Universität Bielefeld - Fakultät für Linguistik und Literaturwissenschaft




EAGLES SLWG Handbook Notes for Authors
(Phase 2 Version 2)
31 May 1995
Dafydd Gibbon




1. Overview

These notes summarise the points agreed on at the Lisbon editorial workshop for the production of the final draft of the EAGLES SLWG handbook. In addition, a section on the ``tib'' bibliography format, prepared by Inge Mertins on the basis of information by Jock McNaught, is included.


2. Schedule for EAGLES SLWG handbook, Phase 2, version 2
After this, the integrated version will be sent to Pisa as the EAGLES SLWG final report. In addition, a hypertext version and a ``mockup'' of a brochure series based on the individual chapters will be prepared in time for the Eurospeech conference in September.

Suggestions for the final title are welcome.


3. General procedural points for final revision for Phase 2 Version 2



4. Revised Handbook Chapter Plan (30/5/95)

The following list was compiled by Richard Winski on the basis of the discussions at the EAGLES SLWG meeting in Lisbon.

1. Introduction (R. Moore)
2. System Design (K. Choukri)
3. SL Corpus Design (E. den Os)
4. SL Corpus Collection (C. Draxler)
5. SL Corpus Representation (E. den Os)
6. SL Lexica (D. Gibbon)
7. Language Models (H. Ney)
8. Dialogue (N. Fraser)
9. Physical Characterisation and Description (V. Kraft/L. Knohl)
10. Assessment Methodologies and Experimental Design (P. Howell)
11. Assessment of Recognition Systems (D. van Leeuwen/H. Steeneken)
12. Assessment of Synthesis Systems (R. van Bezooijen/V. van Heuven)
13. Assessment of Speaker Verification Systems (F. Bimbot/G. Chollet)
14. Assessment of Interactive Systems (N. Fraser)
15. Tools for SL systems, corpora, representation and assessment
15.1 System design
15.2 Corpus design, collection and representation
15.3 Linguistic characterisation
15.4 Physical characterisation
15.5 Recognition assessment
15.6 Synthesis assessment
15.7 Interactive systems assessment
16. Terminology / Glossary
Appendices (preliminary list, to be finalised)
Appendix A. Computer readable phonetic alphabets
A.1 SAMPA
A.2 Univ.
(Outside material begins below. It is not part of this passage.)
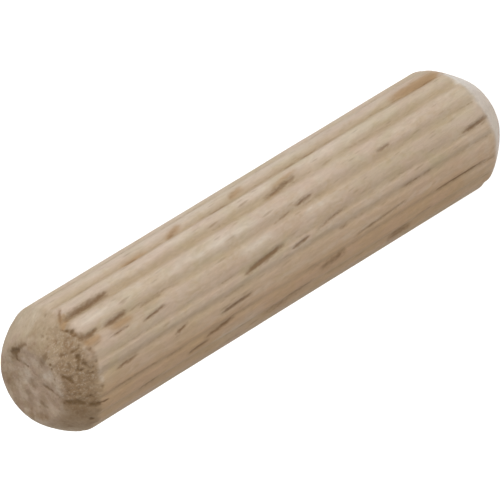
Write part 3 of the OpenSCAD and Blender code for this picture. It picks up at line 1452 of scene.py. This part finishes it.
@dataclass(frozen=True)
class BareBeech:
    """Unfinished steamed beech, rolled smooth on the lands and torn on the ends.

    Args:
        light: the palest streaks and patches: painted highlights on the lands, and some paler wood.
        pale: the paler wood, which is also painted light on the side that faces the key light.
        tan: the usual wood.
        olive: the duller bands between growth rings.
        rose: the pinkish tinge of steamed wood.
        shade: painted shade in the bottoms of the flutes, and the darker tone of the upper chamfer.
        painted_shade_side: painted shade, a darker, redder brown on the side away from the key light.
        fleck: the rays and pores.
        amber: the stained patches.
        end_grain: the sawn end face.
        torn_grain: the torn chamfer.
        planed_and_rim_lit: the clean-cut lower chamfer, near white with a painted rim light.
        hollow: the dark of pits and cracks, partly the open grain's own colour and partly painted shade.
        lean: degrees that the grain leans from the axis, in the plane across the front.
        grain: the patterns.
        sheen: the strength of its reflections.
        roughness: the roughness of the smooth wood.
        relief: height of the fibres' relief, in millimetres.
    """

    light: Colour = (0.770, 0.655, 0.535)
    pale: Colour = (0.725, 0.600, 0.480)
    tan: Colour = (0.600, 0.445, 0.298)
    olive: Colour = (0.545, 0.455, 0.280)
    rose: Colour = (0.660, 0.485, 0.395)
    shade: Colour = (0.485, 0.370, 0.232)
    painted_shade_side: Colour = (0.585, 0.348, 0.176)
    fleck: Colour = (0.220, 0.125, 0.058)
    amber: Colour = (0.440, 0.265, 0.130)
    end_grain: Colour = (0.490, 0.350, 0.265)
    torn_grain: Colour = (0.258, 0.150, 0.072)
    planed_and_rim_lit: Colour = (0.910, 0.870, 0.825)
    hollow: Colour = (0.180, 0.104, 0.043)
    lean: float = 5.0
    grain: BeechGrain = BeechGrain()
    sheen: float = 0.12
    roughness: float = 0.62
    relief: float = 0.03

    def _rolled(self, sheet: WoodSheet, tone: dict[str, Socket], uneven: Socket) -> Socket:
        """The colour of the rolled shank and the clean-cut chamfers, with painted light on the side that
        faces the key light and on the lower chamfer, and painted shade in the flutes and on the side away
        from the key light.

        Args:
            sheet: the material's tree.
            tone: the patterns by name.
            uneven: the swing of the mottle and the speckle about 0.

        Returns:
            The colour.
        """
        groove_shade = sheet.attribute("groove_shade")
        # Painted light: the side that faces the key light is paler, less so in the flutes' bottoms.
        land = sheet.less(1.0, sheet.times(groove_shade, 0.8))
        lit_side_and_mottle = sheet.plus(sheet.times(sheet.attribute("pale"), land), uneven)
        lit_side_and_mottle = sheet.plus(lit_side_and_mottle, sheet.swing(tone["broad"], 0.25))
        return sheet.layered(
            sheet.mixed(sheet.kept(lit_side_and_mottle), self.tan, self.pale),
            (tone["bands"], 0.5, self.olive),
            (tone["tinge"], 0.5, self.rose),
            # Painted shade on the side away from the key light and in the flutes' bottoms, then the upper
            # chamfer's darker tone and the lower chamfer's painted rim light.
            (sheet.attribute("painted_shade_side"), 1.0, self.painted_shade_side),
            (groove_shade, 0.5, self.shade),
            (sheet.attribute("cut"), 0.55, self.shade),
            (sheet.attribute("planed_and_rim_lit"), 1.0, self.planed_and_rim_lit),
        )

    def _sawn(self, sheet: WoodSheet, tone: dict[str, Socket]) -> Socket:
        """The colour of the sawn end face: end grain with torn, pale, pinkish and dull patches.

        Args:
            sheet: the material's tree.
            tone: the patterns by name.

        Returns:
            The colour.
        """
        return sheet.layered(
            self.end_grain,
            (tone["plates"], 0.5, self.torn_grain),
            (sheet.stepped(0.4, 1.0, tone["blots"]), 0.6, self.pale),
            (tone["tinge"], 0.5, self.rose),
            (tone["mottle"], 0.25, self.olive),
        )

    def _torn(self, sheet: WoodSheet, tone: dict[str, Socket]) -> Socket:
        """The colour of torn grain: dark wood with tan tips and patches."""
        tips = sheet.plus(sheet.times(tone["speckle"], 0.1), sheet.times(tone["blots"], 0.3))
        return sheet.mixed(tips, self.torn_grain, self.tan)

    def _flecks(self, sheet: WoodSheet, tone: dict[str, Socket], speckled: Socket) -> Socket:
        """The mask of the dark strokes, the seams, the rays and the pores.

        Args:
            sheet: the material's tree.
            tone: the patterns by name.
            speckled: the swing of the speckle about 0.

        Returns:
            The mask from 0 to 1.
        """
        fleck = sheet.most(sheet.attribute("fleck"), sheet.times(sheet.attribute("seam"), 0.32))
        frayed = sheet.times(sheet.less(sheet.plus(tone["fibre"], tone["fine"]), 1.0), 0.22)
        stroke = sheet.plus(sheet.plus(fleck, frayed), sheet.times(speckled, 0.4))
        stroke = sheet.times(sheet.stepped(0.0, 0.95, stroke), sheet.stepped(0.0, 0.2, fleck))
        pores = sheet.plus(sheet.times(tone["small"], 0.5), sheet.times(tone["tiny"], 0.3))
        clear = sheet.less(1.0, sheet.most(sheet.attribute("torn"), sheet.attribute("planed_and_rim_lit")))
        return sheet.most(stroke, sheet.times(pores, clear))

    def material(self) -> bpy.types.Material:
        """Builds the wood's material.

        Returns:
            A material whose colour, roughness and relief come from streaks and pores along the leaning
            grain and from the mesh's masks, some of which paint light and shade into the colour.
        """
        made = bpy.data.materials.new("bare_beech")
        made.use_nodes = True
        sheet = WoodSheet(made.node_tree, self.lean)
        tone = {piece.name: sheet.pattern(getattr(self.grain, piece.name)) for piece in fields(self.grain)}
        torn, face = sheet.attribute("torn"), sheet.attribute("face")
        speckled = sheet.swing(tone["speckle"], 0.3)
        uneven = sheet.plus(sheet.swing(tone["mottle"], 0.55), speckled)
        flecks = self._flecks(sheet, tone, speckled)

        # Painted highlights, with some paler wood: the palest colour where the light marks lie, varied by
        # the mottle.
        highlight_and_pale = sheet.times(sheet.attribute("light"), sheet.plus(0.6, tone["mottle"]))
        stained = sheet.stepped(0.0, 1.0, sheet.plus(sheet.attribute("amber"), sheet.times(uneven, 0.5)))
        # Pale fibre tips in the torn grain, partly painted highlights where they catch the light.
        pale_fibres_and_glints = sheet.times(sheet.stepped(0.6, 1.0, tone["fine"]), sheet.times(torn, 0.3))
        # Pits between torn fibres, with the open mask, take the hollow colour, partly painted shade in the
        # pits.
        pitted = sheet.times(tone["specks"], sheet.times(torn, sheet.attribute("cut")))
        opened = sheet.most(sheet.stepped(0.05, 0.85, sheet.attribute("open")), pitted)
        wood = sheet.layered(
            self._rolled(sheet, tone, uneven),
            (face, 0.85, self._sawn(sheet, tone)),
            (sheet.kept(sheet.times(highlight_and_pale, 0.8)), 1.0, self.light),
            (sheet.attribute("dull"), 0.95, self._torn(sheet, tone)),
            (stained, 0.75, self.amber),
            (flecks, 0.85, self.fleck),
            (pale_fibres_and_glints, 1.0, self.pale),
            (opened, 0.8, self.hollow),
        )
        fibrous = sheet.plus(0.92, sheet.times(tone["fibre"], 0.09))

        cut = sheet.most(torn, face)
        worn = sheet.less(self.roughness, sheet.times(tone["broad"], 0.08))
        rough = sheet.plus(worn, sheet.times(cut, 0.2))
        relief = sheet.less(sheet.times(tone["fibre"], 0.4), flecks)
        relief = sheet.plus(relief, sheet.times(sheet.times(tone["speckle"], cut), 0.7))
        bump = sheet.put("ShaderNodeBump")
        sheet.feed(0.6, bump.inputs["Strength"])
        sheet.feed(self.relief * MM, bump.inputs["Distance"])
        sheet.feed(relief, bump.inputs["Height"])

        shader = sheet.put("ShaderNodeBsdfPrincipled")
        sheet.feed(sheet.mixed(1.0, wood, fibrous, "MULTIPLY"), shader.inputs["Base Color"])
        sheet.feed(sheet.plus(rough, sheet.times(flecks, 0.1)), shader.inputs["Roughness"])
        sheet.feed(self.sheen, shader.inputs["Specular IOR Level"])
        sheet.feed(bump.outputs["Normal"], shader.inputs["Normal"])
        sheet.feed(shader.outputs[0], sheet.put("ShaderNodeOutputMaterial").inputs["Surface"])
        return made


# ---------------------------------------------------------------- the studio


@dataclass(frozen=True)
class SoftLight:
    """A square soft light that shines on the pin and isn't seen by the camera.

    Args:
        name: the light's name.
        way: direction from the pin's middle to the light.
        size: length of its side, in metres.
        power: its power in watts.
        tint: its colour.
        distance: how far off it hangs, in metres.
    """

    name: str
    way: Vector
    size: float
    power: float
    tint: Colour
    distance: float = 0.5

    def hang(self, middle: Vector) -> None:
        """Hangs the light, turned to the pin's middle.

        Args:
            middle: the pin's middle, in metres.
        """
        data = bpy.data.lights.new(self.name, "AREA")
        data.shape, data.size, data.energy, data.color = "SQUARE", self.size, self.power, self.tint
        made = bpy.data.objects.new(self.name, data)
        made.location = middle + self.way.normalized() * self.distance
        made.rotation_euler = self.way.to_track_quat("Z", "Y").to_euler()
        made.visible_camera = False
        bpy.context.scene.collection.objects.link(made)


def way_at(turn: float, height: float) -> Vector:
    """The direction at a turn to the right of the front and a height above the level, in degrees."""
    turn, height = math.radians(turn), math.radians(height)
    return Vector((math.sin(turn) * math.cos(height), -math.cos(turn) * math.cos(height), math.sin(height)))


@dataclass(frozen=True)
class Studio:
    """A pale floor, soft light from all round and a camera that looks down on the standing pin.

    Args:
        middle: the middle of the pin, in metres.
        elevation: the camera's angle above the horizon, in degrees.
        roll: angle of the pin's upward direction in the frame, anticlockwise from the right, in degrees.
        distance: from the camera to the pin's middle, in metres.
        lens: focal length in millimetres.
        aim: how far the frame's centre lies from the pin's middle, to the right and up in the frame,
            in metres.
        key: the key light.
        back: a weaker light behind.
        fill: strength of the light from all round, and what the camera sees of it on top of that.
        glow: strength of the floor's own light, and what the camera sees of it on top of that.
        reach: half the length of the floor's side, in metres.
    """

    middle: Vector
    elevation: float = 37.5
    roll: float = 211.5
    distance: float = 0.5686
    lens: float = 699.0
    aim: tuple[float, float] = (-0.00027, -0.00015)
    key: SoftLight = SoftLight("key", way_at(42.0, 35.0), 0.35, 1.2, (0.98, 1.0, 1.0))
    back: SoftLight = SoftLight("back", Vector((-0.3, 1.0, 0.2)), 0.2, 0.45, (1.0, 1.0, 1.0))
    fill: tuple[float, float] = (0.4, 0.7)
    glow: tuple[float, float] = (0.17, 0.65)
    reach: float = 4.0

    def frame_axes(self) -> tuple[Vector, Vector, Vector]:
        """The camera's right, up and back directions.

        Returns:
            The three unit vectors, with the pin's +Z at the roll's angle in the frame.
        """
        tilt = math.radians(self.elevation)
        back = Vector((0.0, -math.cos(tilt), math.sin(tilt)))
        pin_up = Vector((0.0, math.sin(tilt), math.cos(tilt)))
        pin_side = Vector((1.0, 0.0, 0.0))
        angle = math.radians(self.roll)
        right = math.cos(angle) * pin_up + math.sin(angle) * pin_side
        up = math.sin(angle) * pin_up - math.cos(angle) * pin_side
        return right, up, back

    def camera(self) -> None:
        """Makes the scene's camera."""
        right, up, back = self.frame_axes()
        data = bpy.data.cameras.new("camera")
        data.lens = self.lens
        data.clip_start, data.clip_end = 0.01, 20.0
        made = bpy.data.objects.new("camera", data)
        place = self.middle + back * self.distance + right * self.aim[0] + up * self.aim[1]
        turn = Matrix((right, up, back)).transposed()
        made.matrix_world = Matrix.Translation(place) @ turn.to_4x4()
        bpy.context.scene.collection.objects.link(made)
        bpy.context.scene.camera = made

    def floor(self) -> None:
        """Lays a wide pale floor, which glows a little so that it stays white under the soft light."""
        far = self.reach
        corners = [(-far, -far, 0.0), (far, -far, 0.0), (far, far, 0.0), (-far, far, 0.0)]
        mesh = bpy.data.meshes.new("floor")
        mesh.from_pydata(corners, [], [(0, 1, 2, 3)])
        made = bpy.data.objects.new("floor", mesh)
        paint = bpy.data.materials.new("pale_floor")
        paint.use_nodes = True
        sheet = NodeSheet(paint.node_tree)
        shader = sheet.put("ShaderNodeBsdfPrincipled")
        sheet.feed((0.8, 0.8, 0.8), shader.inputs["Base Color"])
        sheet.feed(0.9, shader.inputs["Roughness"])
        sheet.feed((1.0, 1.0, 1.0), shader.inputs["Emission Color"])
        sheet.feed(sheet.whiter_to_camera(*self.glow), shader.inputs["Emission Strength"])
        sheet.feed(shader.outputs[0], sheet.put("ShaderNodeOutputMaterial").inputs["Surface"])
        mesh.materials.append(paint)
        bpy.context.scene.collection.objects.link(made)

    def lights(self) -> None:
        """Hangs the soft lights and fills the world with pale light, whitest to the camera."""
        self.key.hang(self.middle)
        self.back.hang(self.middle)
        world = bpy.data.worlds.new("studio")
        world.use_nodes = True
        sheet = NodeSheet(world.node_tree)
        backdrop = sheet.put("ShaderNodeBackground")
        sheet.feed((1.0, 1.0, 1.0), backdrop.inputs["Color"])
        sheet.feed(sheet.whiter_to_camera(*self.fill), backdrop.inputs["Strength"])
        sheet.feed(backdrop.outputs[0], sheet.put("ShaderNodeOutputWorld").inputs["Surface"])
        bpy.context.scene.world = world
        bpy.context.scene.view_settings.view_transform = "Standard"


def main() -> None:
    """Builds the studio and the pin, dresses the pin and reports each."""
    logging.basicConfig(level=logging.INFO, format="%(name)s: %(message)s")
    low, high = CAD_BOX
    studio = Studio(Vector((0.0, 0.0, (low.z + high.z) / 2.0)))
    studio.camera()
    studio.floor()
    studio.lights()
    LOG.info("studio: camera, floor and lights")
    pin = DowelPin().build()
    pin.data.materials.append(BareBeech().material())
    LOG.info("%s: dressed in bare beech", pin.name)


if __name__ == "__main__":
    main()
Edin ? ..
A.3 Arpabet ?
A.4 CMU? ...
+ conversion tools
Appendix B. SAMPA - full description
Appendix C. Speech file formats
C.1 SAM speech file formats
C.2 NIST speech file formats
C.3 Verbmobil speech file formats
+ conversion tools
Appendix D. Recording protocols
D.1 Scientific/studio recordings (SAM/EUROM + Speechdat...)
D.2 Telephone corpus recording (Speechdat/Polyphone)
Appendix E. Compendium of public domain SL Corpora
Appendix F. EUROM overview
Appendix G. Speechdat/Polyphone overview
Appendix H. Current list of document servers
Appendix I. Directory of speech labs
Appendix J. Directory of speech agencies (ESCA, ELRA, LDC, ELSNET)
Appendix K. Synopses of EU and national speech projects and programmes
Bibliography
Index
In addition, an Appendix on Storage Media will be included (C. Draxler in consultation with J-M Dolmazon), as well as an Appendix on Orthographic Transcription (E. den Os).
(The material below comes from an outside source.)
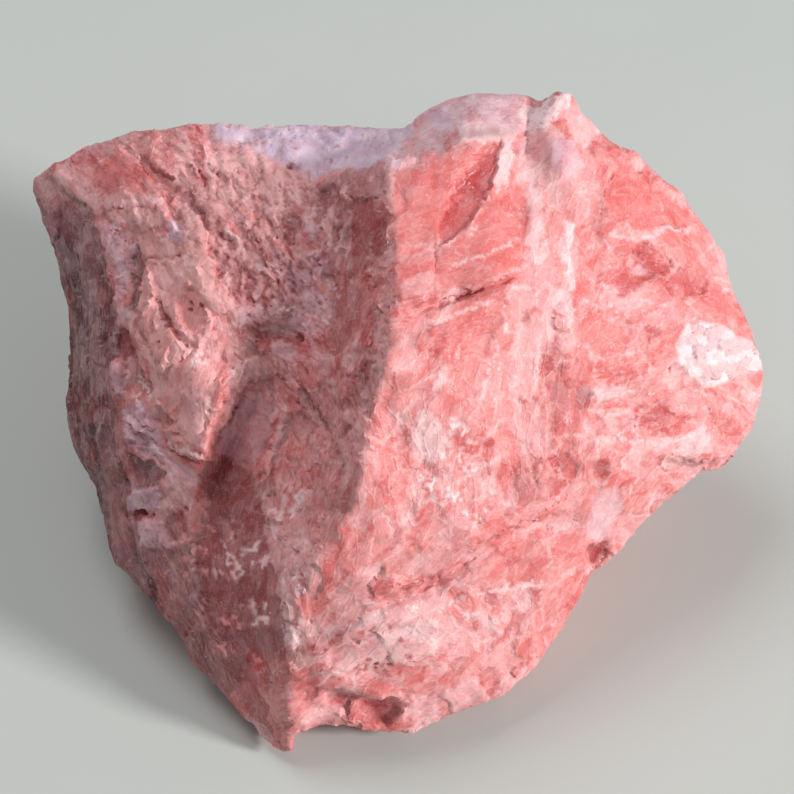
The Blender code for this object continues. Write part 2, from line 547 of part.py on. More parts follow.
def rest_flat(mesh):
    """Cuts the stone off at the floor and closes the cut with one flat face."""
    everything = [*mesh.verts, *mesh.edges, *mesh.faces]
    bmesh.ops.bisect_plane(
        mesh, geom=everything, dist=1e-7, plane_co=(0, 0, 0), plane_no=(0, 0, 1), clear_inner=True
    )
    open_edges = [edge for edge in mesh.edges if edge.is_boundary]
    bmesh.ops.holes_fill(mesh, edges=open_edges, sides=0)


def centre(mesh):
    """Moves the stone so that the middle of its box's foot is the origin."""
    spots = np.array([vert.co for vert in mesh.verts])
    low, high = spots.min(axis=0), spots.max(axis=0)
    shift = Vector((-(low[0] + high[0]) / 2, -(low[1] + high[1]) / 2, -low[2]))
    bmesh.ops.translate(mesh, verts=mesh.verts, vec=shift)


def stone_material():
    material = bpy.data.materials.new("rhodochrosite")
    material.use_nodes = True
    shader = material.node_tree.nodes["Principled BSDF"]
    shader.inputs["Base Color"].default_value = (0.72, 0.24, 0.23, 1.0)
    shader.inputs["Roughness"].default_value = 0.45
    shader.inputs["Metallic"].default_value = 0.0
    return material


def make_stone():
    girth = girth_line()
    mesh = bmesh.new()
    for make, faces_eye in ((front, True), (back, False)):
        corners, out, faces = make(girth)
        verts = add_skin(mesh, corners, girth_out(girth, corners, out), faces, faces_eye)
    break_back(verts, [place(*corner) for corner in girth])
    bmesh.ops.remove_doubles(mesh, verts=mesh.verts, dist=MERGE_GAP * MM)
    bmesh.ops.dissolve_degenerate(mesh, edges=mesh.edges, dist=SMALLEST_EDGE * MM)
    rest_flat(mesh)
    bmesh.ops.dissolve_degenerate(mesh, edges=mesh.edges, dist=SMALLEST_EDGE * MM)
    bmesh.ops.triangulate(mesh, faces=mesh.faces)
    bmesh.ops.recalc_face_normals(mesh, faces=mesh.faces)
    centre(mesh)
    data = bpy.data.meshes.new(NAME)
    mesh.to_mesh(data)
    mesh.free()
    data.materials.append(stone_material())
    stone = bpy.data.objects.new(NAME, data)
    bpy.context.scene.collection.objects.link(stone)
    return stone


def main():
    for old in list(bpy.data.objects):
        bpy.data.objects.remove(old)
    make_stone()


main()
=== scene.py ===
"""A rough piece of rhodochrosite on a pale floor: the plain stone is carved in fine relief,
coloured patch by patch and given a translucent, crystalline finish.

Landmarks are in millimetres on a plotting frame that leans back and faces the eye: across from
its left edge, down from its top edge. The mesh is in metres, +Z up.
"""

import itertools
import json
import math

import bpy
import numpy as np
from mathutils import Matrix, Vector

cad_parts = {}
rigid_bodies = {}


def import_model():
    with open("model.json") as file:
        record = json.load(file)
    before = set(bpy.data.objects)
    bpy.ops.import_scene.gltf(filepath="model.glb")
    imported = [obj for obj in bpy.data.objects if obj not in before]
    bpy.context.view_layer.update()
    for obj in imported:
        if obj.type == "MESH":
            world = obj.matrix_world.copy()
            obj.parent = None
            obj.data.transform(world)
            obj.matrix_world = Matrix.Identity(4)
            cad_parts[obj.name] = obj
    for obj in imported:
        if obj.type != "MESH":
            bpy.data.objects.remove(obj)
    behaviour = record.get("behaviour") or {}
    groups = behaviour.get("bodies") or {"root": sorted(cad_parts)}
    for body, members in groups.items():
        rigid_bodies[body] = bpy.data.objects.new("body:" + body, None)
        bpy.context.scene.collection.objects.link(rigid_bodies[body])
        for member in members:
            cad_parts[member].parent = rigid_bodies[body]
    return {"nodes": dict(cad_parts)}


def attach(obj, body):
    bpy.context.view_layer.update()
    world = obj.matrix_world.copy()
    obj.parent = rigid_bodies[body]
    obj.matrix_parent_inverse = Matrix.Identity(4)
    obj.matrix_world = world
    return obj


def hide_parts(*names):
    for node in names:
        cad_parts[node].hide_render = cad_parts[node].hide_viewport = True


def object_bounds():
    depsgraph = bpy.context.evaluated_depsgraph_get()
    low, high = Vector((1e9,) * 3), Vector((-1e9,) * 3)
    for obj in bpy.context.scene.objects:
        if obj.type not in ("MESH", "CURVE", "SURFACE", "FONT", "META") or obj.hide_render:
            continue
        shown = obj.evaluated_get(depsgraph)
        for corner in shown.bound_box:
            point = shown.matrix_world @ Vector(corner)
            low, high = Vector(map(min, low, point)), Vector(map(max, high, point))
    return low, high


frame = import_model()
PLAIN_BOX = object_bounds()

bl_info = {
    "name": "Rhodochrosite specimen",
    "version": (1, 0, 0),
    "blender": (4, 5, 0),
    "location": "3D View > Sidebar > Rhodochrosite",
    "description": "Carves, colours and lights a rough piece of rhodochrosite",
    "category": "Object",
}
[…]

5. How to prepare a reference list in tib format

Key to entries:
%A author
%D date
%T title of article, paper, edited book cited on its own, report
%E editor
%B book title of edited book when cited with an article in the book
%R Technical report/working paper/research report/thesis info
%S book series
%J name of journal or conference proceedings
%V volume number
%N part number
%I publisher or issuer
%C city of publication
%P page number(s)
%O comment (placed at end of formatted entry: please avoid this
tag if possible, but it is useful for things like "Submitted to the
CEC")

(1) AUTHORS/EDITORS:
a. If there is more than one author or editor, put each on a separate line:
%E A. Bloggs
%E M. Jones
b. Enter initials for first names
c. DO NOT insert (ed), (eds) after an editor's name.
d. DON'T invert names.

(2) TITLES:
Only capitalise the first word and the word after a colon.

(3) PAGE NUMBERS:
a. Use two hyphens and DO NOT drop digits: write 123--159 (NOT 123-159 or
123--59)
b. DO NOT use p. or pp. to indicate page numbers.

(4) A FEW OTHER POINTS:
a. Insert entries in alphabetic order, by surname of first author.
b. Leave a blank line between 2 entries and a blank line at the end of the
file.
c. DO NOT put fullstops etc. at end of entry lines.
d. An "article/chapter in an edited book" should have a full reference that includes the book details and you should create a SEPARATE entry for the edited book itself.

(5) PUBLICATION TYPES:
Each TYPE of publication has a different set of fields. If there are positively no data for a field, then do not insert the field tag. E.g. a journal may have only volume numbers and not part numbers, so miss out the %N line. All items must be forced to fall into one of the following formats EXACTLY!!!

Journal article:
%A
%D
%T
%J
%V
%N
%P

Article or chapter in a book:
%A
%D
%T title of author's article in book
%E
%E
%B title of book the article is in
%P
%I
%C
Note that the "edited book" entry uses %T for the title of the book, whereas the "article/chapter in an edited book" entry uses %B for the book title.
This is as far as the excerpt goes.